Casualmente, esta columna se leerá un 8 de marzo, Día Internacional de la Mujer. Y también, fortuitamente, yo he terminado de leer un libro tan radicalmente femenino que, naturalmente, se convierte en universal. Se trata de Primera persona, la obra de la colombiana Margarita García Robayo que acaba de ser publicada por la Editorial Tránsito.

«Cuando tuve a mis hijos me volvieron las mujeres de mi familia a la cabeza; por más que quise despojarme de ellas, allí estaban frotando sus pañuelos contra mi nariz.

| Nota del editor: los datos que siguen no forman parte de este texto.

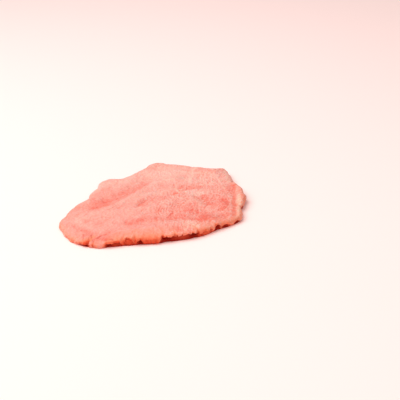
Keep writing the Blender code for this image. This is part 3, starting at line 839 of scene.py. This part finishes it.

La crianza es femenina, pensaba mientras miraba a mi marido maniobrar esos cuerpecitos blandos con diligencia y entusiasmo, temiendo que sólo fuera una primera fase y que después degeneraría en la inutilidad propia de su género», escribe García Robayo en el capítulo titulado Mi debilidad: Apuntes desordenados sobre la condición femenina. Y cuando acabo de leer ese texto me pregunto si, en un día como hoy, las mujeres, además de clamar que nos queremos libres, satisfechas y alegres, no deberíamos también gritar que nos pretendemos débiles, frágiles y quebradizas. Es decir, humanas.

La autora confiesa –con ese tono íntimo, elegante y hermoso que despliega en cada frase, en cada palabra- que ella supo que ser mujer no era una condición ventajosa cuando solo tenía seis años. Menciona un momento epifánico en el que comprendió tres cosas fundamentales: que «ante los hombres, las mujeres somos una nube de jejenes (moscas) intentando detener un tornado»; que las mujeres somos blanco fácil de todo tipo de violencias; que para algunos hombres, «ser mujer es estar listas para ser aniquiladas y devueltas al mundo como zombis maltrechos, averiados sin remedio».

Y me gusta la razón por la que Margarita se pone triste: «La tristeza se agiganta cuando para referirse a la subjetividad que contiene cualquier texto de cualquier autora se la apellide indefectiblemente con la palabra femenina. ¿Lo masculino no tiene subjetividad?». Y esta última pregunta que no considero retórica estalla en mi cabeza. Quizás sea esto, me digo, lo que últimamente me está acercando a mujeres que escriben. Me gusta la subjetividad, lo insólito, lo que no se parece a otra cosa. Por eso leo rabiosamente a Helen Garner y Renata Adler y Vivian Gornick y Anne Carson y y Nuria Labari y Lara Moreno y Cristina Morales. Y, desde luego, por eso me gusta Clarice Lispector. Me enseñan que ser mujer se parece a ser llaga («Ser mujer… es una herida abierta», escribe García Robayo).

No existe, creo yo, un empoderamiento femenino superior en un personaje de ficción como Daenerys Targaryen volando en un dragón feroz que otro tan triste frágil como Madame Bovary.

«El otro día se me ocurrió que mi debilidad no es ser  mujer, sino ignorar qué clase de mujer soy», acaba escribiendo García Robayo en este texto para después preguntarse y, por supuesto, animarme a preguntarme también a mí, lectora: «¿Cuántas mujeres caben en un cuerpo? ¿Cuántas en una vida? ¿Estoy dispuesta a abrazarlas a todas?» Se me ocurre contestarle que sí, que cualquier mujer debería abrazar a todas las que contiene. A la poderosa y a la que tiene miedo. A la frágil y abismática. A la feliz y a la heroica. Hoy salimos todas a las calles.